Bill: Depends on what the project is, I suppose. I’m almost being forced to think away from that now because of company life. When you have an international company it’s people coming and going. Maybe a project might have a moment when you’re all locked in a room together. That can be exciting.

Creativity and the Group

Donald: Last year I edited an issue of a magazine called Animated, published by The Foundation for Community Dance. Its themes were creativity and learning.  As a sort of editorial connective tissue I asked about a dozen people in dance seven identical questions, one of which was ‘When are you at your most creative?’ The best response I got was from [veteran radical American dancer-choreographer  turned film-maker]Yvonne Rainer. Her answer was, ‘When I’m having a BLT [bacon, lettuce and tomato sandwich] in a New York luncheonette.’ I got it.

Bill: I don’t get it.

Donald: My interpretation is, she’s at her most creative when she’s not trying.

Bill: That’s when she is at her most freely imaginative? In other words, that’s when her thoughts flow best? Then I know what she’s getting at. For me it’s sitting on the toilet, in the morning, when I’m fresh. Suddenly I’m finding I’m solving problems from yesterday’s rehearsal with a kind of freshness that I never had. But to take that into the actual studio. You know, there’s something that others have said: Ideas are cheap. Action is hard.

Donald: You’ve gotta get up, get out there and do it.

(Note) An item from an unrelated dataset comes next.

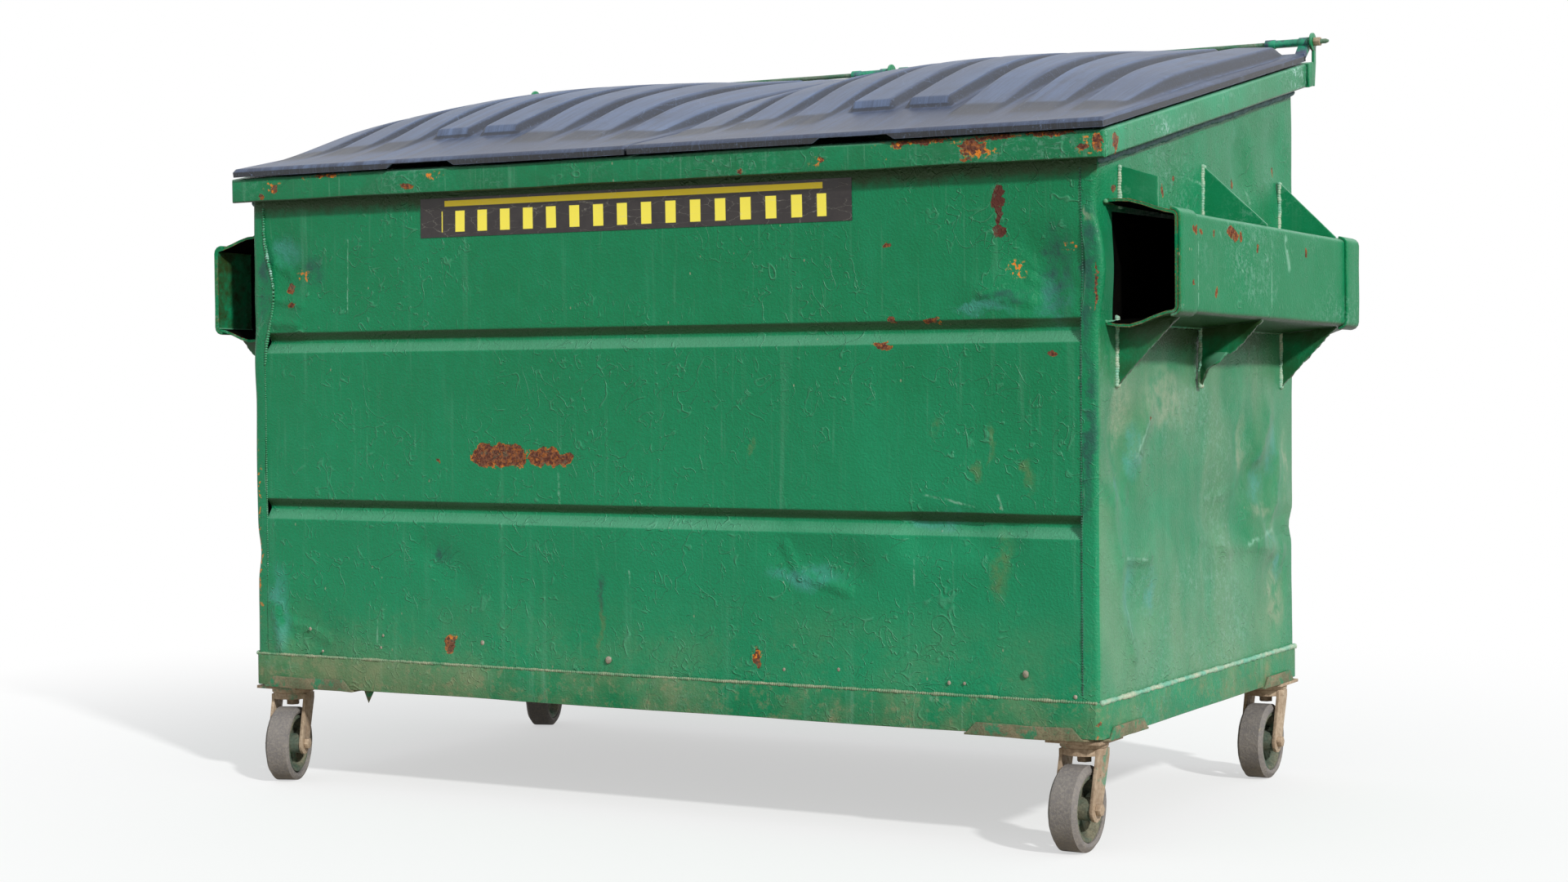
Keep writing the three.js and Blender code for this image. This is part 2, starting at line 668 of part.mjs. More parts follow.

Bill:  For Yvonne maybe the concept is most important. My problem is, how to get it outta the head and yet keep that freedom, that creativity. And that is when you’re trying to convey it to somebody else, or you’re trying to get something from someone.

Donald: They become collaborators, and interpreters. Is your current group of dancers pretty much satisfying your vision? Are they good channels for it?

Bill: You know, as much as I have been promiscuous and have a wandering eye, when I am with the person I am with they have my attention. It’s the same with the dancers I’m with. I’m always giving them the benefit of the doubt. So yes, I think it’s a very good group. I think they’re interesting to look at, talented, full of heart. All of the things that I really value.

There’s a feeling that we have as a group, and I think it comes across onstage, of something exciting being shared and dicovered every night. That’s what we work at. Always before the show starts we have to come together as a group. We stand in a circle. We sing quietly. We hold each other. We do stretching. That’s the ritual.  So are they everything I need right now? Yes. Am I still thinking about the future? Yes. People are gonna leave. And are we still developing a way of working that will only be realised by someone who is not yet there? I’m sure that’s true. But in the meantime, this group. .  I’m proud of them.

Donald: You should be. I enjoyed the performance last night on a number of levels, and one of them was this feeling of community.

Bill: That’s not something I take for granted, because I don’t think every company does it. We do. We make an investment in that. It’s part of what you get when you see us. If you wanna know where Bill’s politics are, where Bill’s spirituality is, I think it’s all in that notion. Something validating about a group of people who are very different, coming together, overcoming those differences and placing their efforts at the service of … That’s a question mark. There was a fragrance that you got from the performance, a sense. That is the positive value of what I’m trying to add to the contemporary discourse. What this group is. They’re individuals, but what are they collaborating at?

A Proud Institute

Donald: What are you least and most, proud of today?Power/Full

Bill: I suppose maybe my least-proud-of is fragility of ego. And lack of courage sometimes. Being easily shaken. Most-proud-of, that I have been able to keep this company going for 20-plus years and it is on an upward trajectory. Something I have done or represented has been able to attract people with integrity and passion. I’m proud of that.

Donald: In your 20th anniversary brochure there’s a reference to a possibility of a company home.

Bill: We’re getting a home in Harlem in about three years or so, which is all part of this forward momentum. It’s called what used to be a bad word: institutionalisation. You have to accept that you have to become an entity that’s known to many organisations, because those organisation can help you live. That’s how I understand institutionalisation. It doesn’t mean your ideas freeze. Where are they located? What is their mission? What do they do?

Donald: I don’t think there’s that much risk of you and the work becoming rigidified.

Bill: I don’t know. I’ve always been afraid of institutionalisation. Institutions were the thing that we were constantly trying to blow up when we were kids, because they were hypocritical, moribund. Squelching inspiration, hedging people in, dividing them. That’s what we thought. Now, as I find myself moving towards becoming one, I have to believe it’s something else. I think that has to do with daily soul-searching. Something about the way everyone understands what we’re there for. That’s the piece that’s very important. Who will tell us who we’re there for? Bill T. Jones? He does a lot of it.

Our history tells us something. And our dreams tell us something. My board wanted to know, ‘Okay, Bill. We want to ask you what do you really want to do in the next five years? Sit down and tell us all your dreams. Don’t hold back.’ I wrote it down. And then I printed it up. And I handed it out. My daydreams and all. Suddenly this was a real agenda where other people, some of whom I barely know, could look at it and attach dollar amounts to it and put schedules on it. It’s real now. Your dreaming is real. It can still change. But as the ship gets bigger and picks up more speed, you don’t turn quickly. I’ve been on a big ship before. It’s amazing how long it takes to turn that thing.

So, this instituional dream is a bit like that. It takes on a momentum of its own.